Roosevelt followed Hoover’s cues until, seeing little progress, he took more radical steps, albeit in the same vein. “I once made a list of New Deal ventures begun during Hoover’s years as secretary of commerce and then as president,” economist and FDR adviser Rexford Tugwell wrote. “The New Deal owed much to what he had begun.”

After his defeat, Hoover doggedly attempted to claw his way out of ignominy. Greatly annoying Roosevelt, he took to the speaking circuit assailing New Deal “radicalism.” In a stream of essays and books, he predicted that Roosevelt’s foreign policy would bring on another world war. The world did go to war again, though not in the way that Hoover had anticipated.

Hoover remained in the wilderness until 1945 when, with Europe again in rubble, President Harry Truman asked for and got his help organizing famine relief for the Continent as well as Hoover’s advice on rebuilding the former Axis nations’ shattered economies. 

Democrat Franklin Delano Roosevelt in Topeka, Kansas, on the 1932 campaign trail, addressing American farmers and telling them that the New Deal would work for them too. (Photo by Universal History Archive/Getty Images)

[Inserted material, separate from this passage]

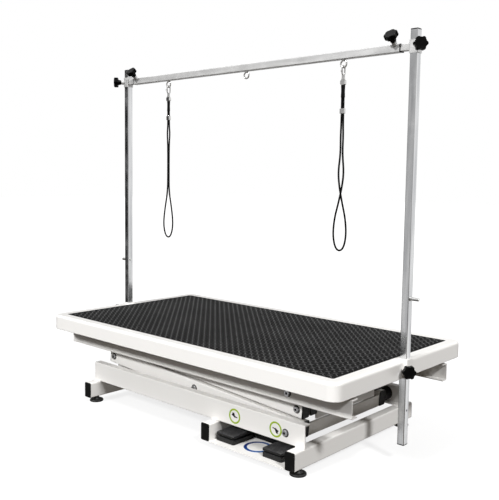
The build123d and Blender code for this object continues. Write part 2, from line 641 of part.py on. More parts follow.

In 1947, realizing the mammoth bureaucracy created by the New Deal and another world war had to adapt to peace and prosperity, Truman also enlisted Hoover to make the executive branch more efficient. Amid fierce infighting between New Dealers wanting to preserve FDR’s legacy and conservatives bent on erasing it, Hoover chaired the Commission on Organization of the Executive Branch. The “Hoover Commission” achieved bipartisan reforms Truman claimed were among his most significant accomplishments. Years later, speaking at the dedication of the Hoover Presidential Library in West Branch, Iowa, Truman said, “I feel that I am one of his closest friends and he is one of my closest friends.”

When Herbert Hoover, 90, died in 1964, his early achievements got their due. The New York Times wrote, “He fed more people and saved more lives than any other man in history.”